You would think that they would give the children the tools to teach them HOW to read vs. WHAT they read - like they do with the adults.

as the father of 3 daughters(grade7, 10, 2nd yr college)...i have spent the last 15 years 1. fighting the education system, 2. doing the teachers work at home and with tutors....if most of these "educators" would get their noses out of politics and social engineering, and get back to teaching, things would probably work out in the long run

It's been my experience that each child is unique.

I have one child that phonics worked very well for, and another that sight words works and can't do phonics work a darn.

Phonics are banned in Ont. So are guns. Lets turn things around, tell gang members to use the banned phonics instead of banned guns. Tell the kids to rebel, use phonics not drugs.

I was taught that phonetics was an integral part of the language....don't know when or how that went out of fashion but it seems to me that an integral part of anything is not a matter of fashion. Treating it as such reduces the value of the whole system.
Proof of this is evidenced in the lowered standards of literacy and language competence at all levels today.

Virtually all our school boards and Educational bureaucracies have been overrun by left-wing, socialist nutbars who are driven by two things: socializing our children to their liberal values; and ensuring that no child's precious self esteem is hurt through failure. As a result, discipline, structure and individual pride have been abandoned to sensitivity, tolerance and collaboration. Given the number of, like, semi literate kids, like, graduating from, like, high schools these days, we have to conclude that the current system is just not getting the job done. But don’t expect the educrats to admit it and don’t expect a return to a phonics based approach to reading in our public schools. They’re too busy fighting sexism, racism and capitalism to bother with such academic trivialities.

Our school district (Broadview/Kipling) used the phonetic method in the late 'fifties (does anyone remember the "Think and Do" books?), and our students of that era consistently out-performed the kids from a couple of school districts over (including Regina) who had opted for the ever-changing fashion of "sight-method", "language-experience,", "psycho-linguistic," "whole-language" readings methods: or, as they were more accurately known, "look-and-guess." Ironically, the work of one of the most radical of U.S. academics, Noam Chomsky, validates the phonetic method (although he may be disowning his early research at this point).

My daughter just started Grade 1 in a French school so she is learning to read and write this year (she can read a little already but in English). I live in Western Quebec and I am quite impressed with her school's teaching method for reading which is a combination of phonics and words by sight, seems to be working quite well as my daughter now reads a lot of words already.

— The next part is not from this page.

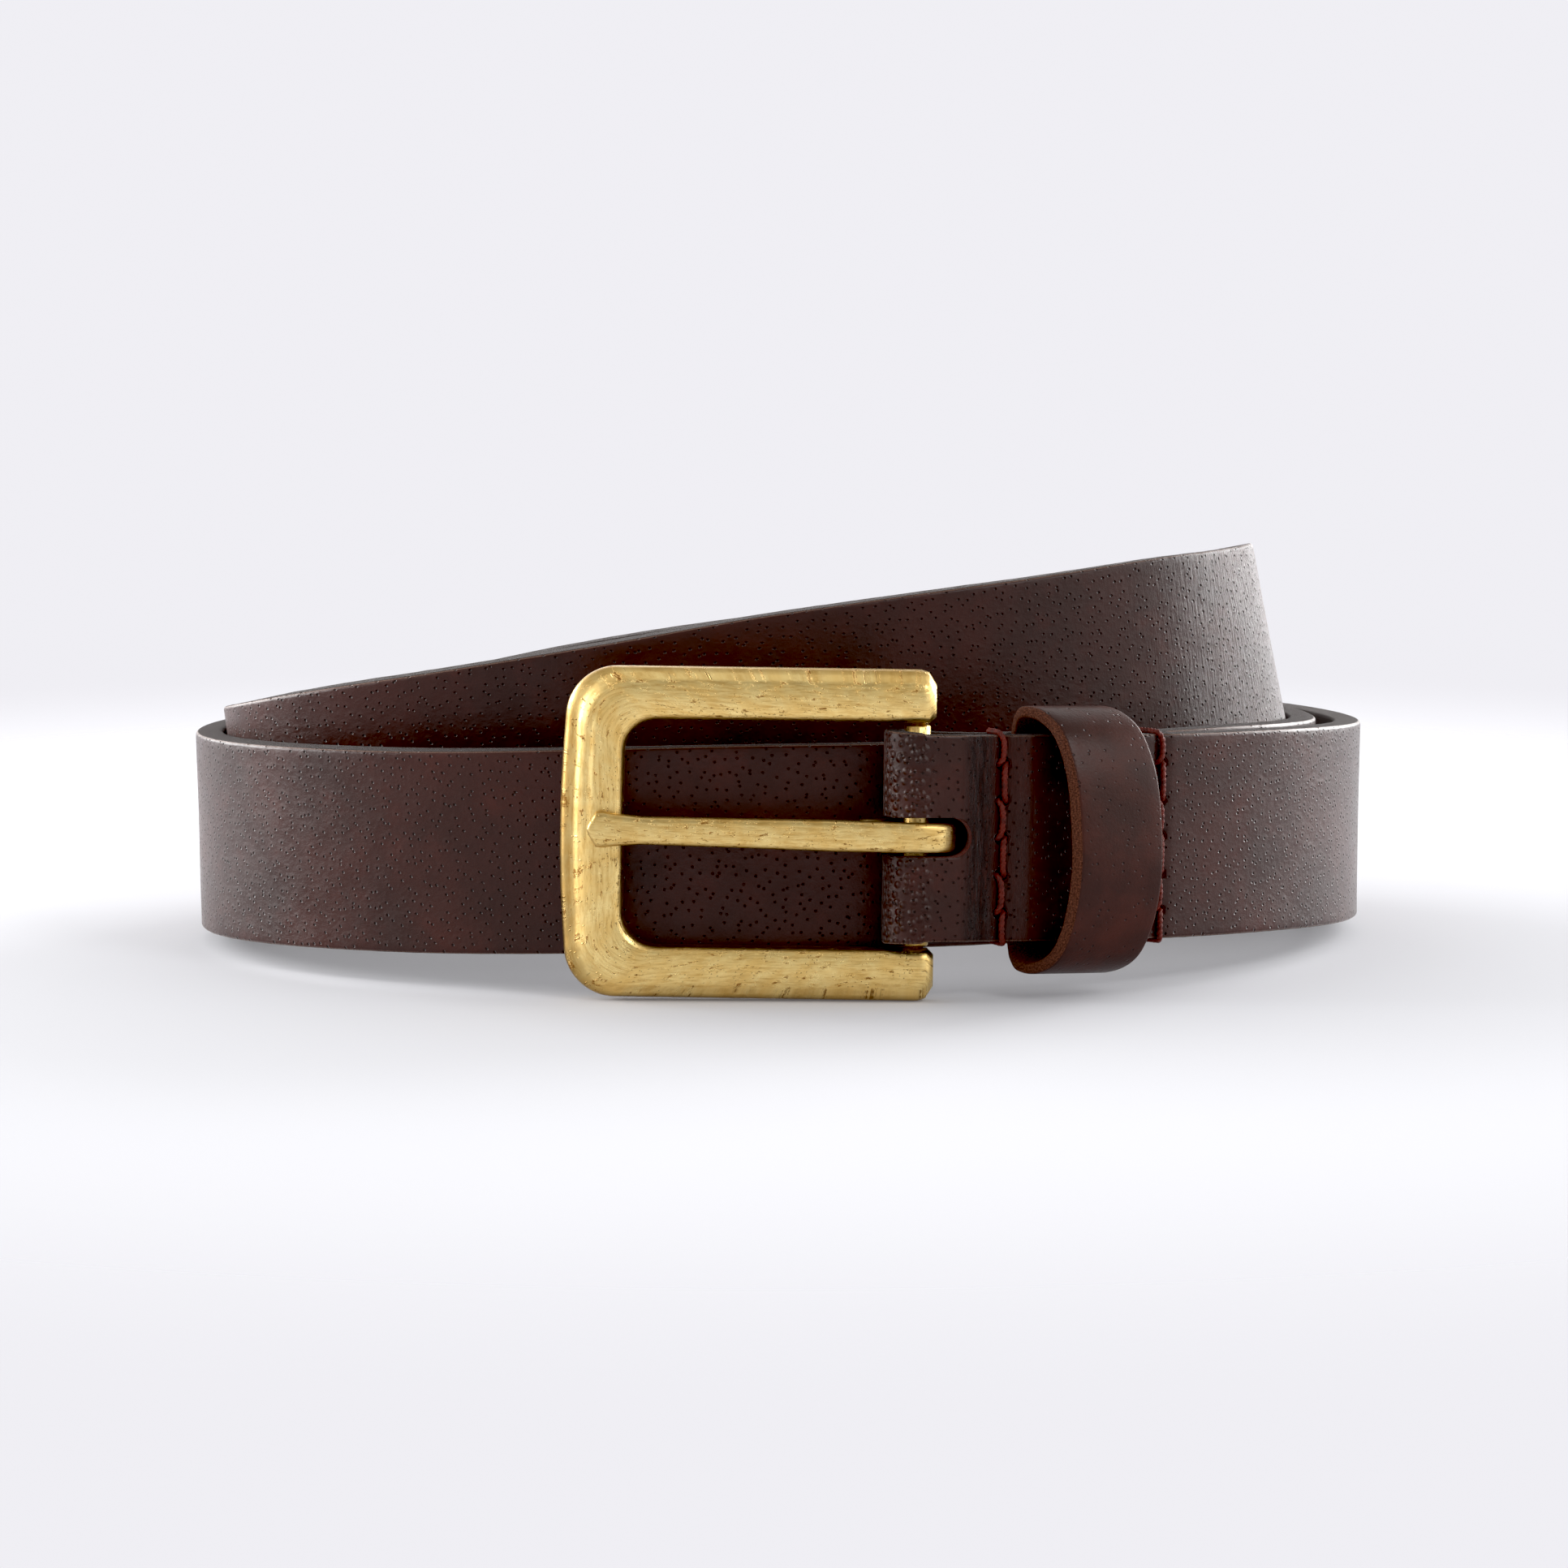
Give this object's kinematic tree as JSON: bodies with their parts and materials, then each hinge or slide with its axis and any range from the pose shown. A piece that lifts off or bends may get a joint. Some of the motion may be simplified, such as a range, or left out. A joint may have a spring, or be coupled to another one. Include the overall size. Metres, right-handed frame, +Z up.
{
  "type": "leather belt",
  "caption": "Coiled dress belt: plain leather strap folded round an open brass buckle with a prong, a leather keeper loop and two stitched rows.",
  "frame": {"origin": "on the surface the coiled belt stands on, under the middle of its box", "axes": "+X along the coil's long side, -Y towards the buckle, +Z up across the strap's width"},
  "size_m": [0.178, 0.1389, 0.0603],
  "materials": {
    "strap_leather": "dark brown full-grain leather with a soft wax sheen, open pores and raw edges",
    "keeper_leather": "dark brown smooth leather, thinner, with a soft sheen and a brown raw edge",
    "buckle_brass": "solid antique brass, lightly brushed, with dark speckles and worn edges",
    "stitch_thread": "waxed red-brown thread"
  },
  "bodies": {
    "strap": {"strap": "strap_leather", "stitch_row_1_thread_a": "stitch_thread", "stitch_row_1_thread_b": "stitch_thread", "stitch_row_2_thread_a": "stitch_thread", "stitch_row_2_thread_b": "stitch_thread"},
    "buckle": {"buckle_frame": "buckle_brass", "heel_bar": "buckle_brass"},
    "prong": {"prong": "buckle_brass"},
    "keeper": {"keeper_loop": "keeper_leather"}
  },
  "joints": [
    {"name": "buckle_swing", "type": "hinge", "parent": "strap", "child": "buckle", "pos_m": [0.01418, -0.06057, 0.02405], "axis": [0.0179, 0.0638, 0.9978], "range_deg": [0, 35]},
    {"name": "prong_swing", "type": "hinge", "parent": "buckle", "child": "prong", "pos_m": [0.01418, -0.06057, 0.02405], "axis": [0.0179, 0.0638, 0.9978], "range_deg": [0, 70]},
    {"name": "keeper_slide", "type": "slide", "parent": "strap", "child": "keeper", "axis": [0.9433, 0.328, -0.0514], "range_m": [-0.0003, 0.003]}
  ]
}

The NEA opposes home schooling they want all kids to be dumbed down at these rotten public schools controled by the NEA and other leftist

the english language was *built* on phonetics.

you learn to SPEAK before you learn to read; the letters are merely a reflection of the SOUNDS you are speaking, ergo emphasis on phonetics is correct.

is it true grade schoolers are taught to read by recognizing the entire word? they may as well start teaching Chinese writing .....

Phonics worked for us. Utilizing a phonics-based book we purchased from the Chicago Tribune, my wife taught our children to read before they went to Kindergarten. The three oldest are now a teacher, an occupational therapist and a college senior preparing for optometry school.

I've never understood this phonics/whatever debate, but then it isn't important to me. I learnt to read by recognizing sounds from groups of letters and also the "special cases".

If Kate learnt via "phonics" then I can understand that the left detests the approach :-)

PS I learnt to mis-spell with a computer :-)

Just returning from Wikipedia. Yes, I learnt via phonics. I didn't know that. It is so natural. I was reading the English Daily Telegraph when I was seven. I was atheist by 11. I am now Joe Blow-nowhere.